# [Collected material]
========================================================================

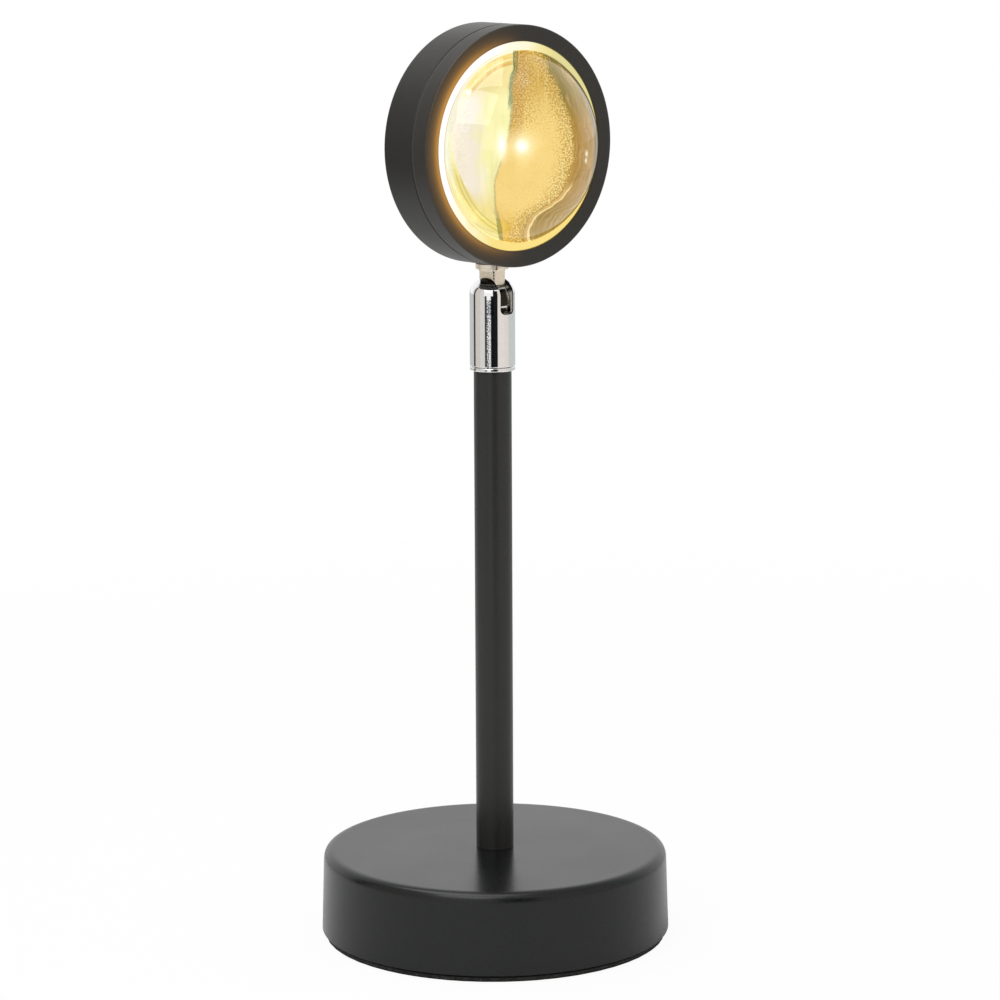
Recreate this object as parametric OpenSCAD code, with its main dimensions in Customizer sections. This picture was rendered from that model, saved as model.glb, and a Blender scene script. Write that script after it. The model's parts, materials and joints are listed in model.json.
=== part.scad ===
// Sunset projection lamp: a weighted round base, a slim pole, a ball knuckle in a
// chrome sleeve, and a drum-shaped head with a domed projection lens.
// Millimetres. The origin is the centre of the foot pad's underside, +Z is up,
// and the lens faces -Y. In the head, a height is measured forwards from the stem.

/* [Base] */
// Diameter of the base at its lower rim
base_d = 100; // [84:1:130]
// Height of the base's top face above the table
base_h = 25.4; // [25:0.2:40]
// How far the base's side leans in from bottom to top
base_lean = 0.75; // [0:0.05:3]
// Radius of the rounded top edge
base_round = 3; // [1.6:0.2:5]
// Sheet thickness of the base shell
base_wall = 1.2; // [0.8:0.1:1.4]
// Thickness of the foam foot pad
pad_t = 2; // [1:0.2:2.2]
// How far the foot pad stays inside the shell's rim
pad_inset = 1; // [0.4:0.1:2]
// Gap between the top of the counterweight and the gland above it
weight_gap = 0.5; // [0.4:0.1:4]
// Diameter of the spanner hole in the counterweight
weight_bore_d = 26; // [20:1:50]

/* [Cable inlet] */
// How far the gland's axis lies below the end of the nipple in the base
gland_drop = 3.1; // [3:0.1:3.4]
// Diameter of the hole for the gland
gland_hole_d = 6.4; // [5.6:0.1:6.8]
// Diameter of the gland's two collars
gland_collar_d = 7.8; // [7.2:0.1:8]
// Bore of the gland
gland_bore_d = 3.8; // [3.4:0.1:4.4]
// Diameter of the inner lead in the pole
lead_d = 3.2; // [2:0.1:3.2]

/* [Pole] */
// Outer diameter of the pole
pole_d = 10.7; // [10:0.1:12]
// Wall of the pole
pole_wall = 0.9; // [0.6:0.1:1.2]
// Length of the pole that shows between the base and the knuckle
pole_l = 138.75; // [60:0.25:300]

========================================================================

# [Task to complete]
Reproduce the whole listing word for word.

# [Task output]
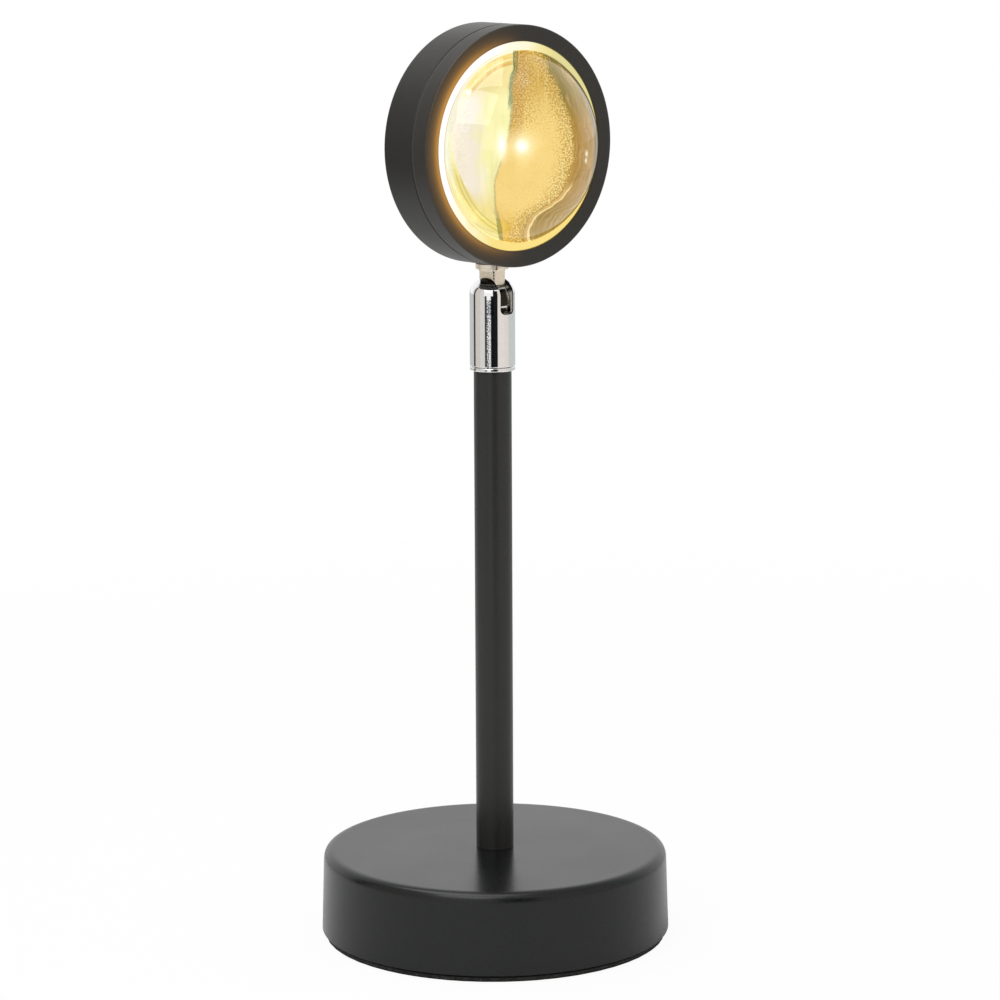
Recreate this object as parametric OpenSCAD code, with its main dimensions in Customizer sections. This picture was rendered from that model, saved as model.glb, and a Blender scene script. Write that script after it. The model's parts, materials and joints are listed in model.json.
=== part.scad ===
// Sunset projection lamp: a weighted round base, a slim pole, a ball knuckle in a
// chrome sleeve, and a drum-shaped head with a domed projection lens.
// Millimetres. The origin is the centre of the foot pad's underside, +Z is up,
// and the lens faces -Y. In the head, a height is measured forwards from the stem.

/* [Base] */
// Diameter of the base at its lower rim
base_d = 100; // [84:1:130]
// Height of the base's top face above the table
base_h = 25.4; // [25:0.2:40]
// How far the base's side leans in from bottom to top
base_lean = 0.75; // [0:0.05:3]
// Radius of the rounded top edge
base_round = 3; // [1.6:0.2:5]
// Sheet thickness of the base shell
base_wall = 1.2; // [0.8:0.1:1.4]
// Thickness of the foam foot pad
pad_t = 2; // [1:0.2:2.2]
// How far the foot pad stays inside the shell's rim
pad_inset = 1; // [0.4:0.1:2]
// Gap between the top of the counterweight and the gland above it
weight_gap = 0.5; // [0.4:0.1:4]
// Diameter of the spanner hole in the counterweight
weight_bore_d = 26; // [20:1:50]

/* [Cable inlet] */
// How far the gland's axis lies below the end of the nipple in the base
gland_drop = 3.1; // [3:0.1:3.4]
// Diameter of the hole for the gland
gland_hole_d = 6.4; // [5.6:0.1:6.8]
// Diameter of the gland's two collars
gland_collar_d = 7.8; // [7.2:0.1:8]
// Bore of the gland
gland_bore_d = 3.8; // [3.4:0.1:4.4]
// Diameter of the inner lead in the pole
lead_d = 3.2; // [2:0.1:3.2]

/* [Pole] */
// Outer diameter of the pole
pole_d = 10.7; // [10:0.1:12]
// Wall of the pole
pole_wall = 0.9; // [0.6:0.1:1.2]
// Length of the pole that shows between the base and the knuckle
pole_l = 138.75; // [60:0.25:300]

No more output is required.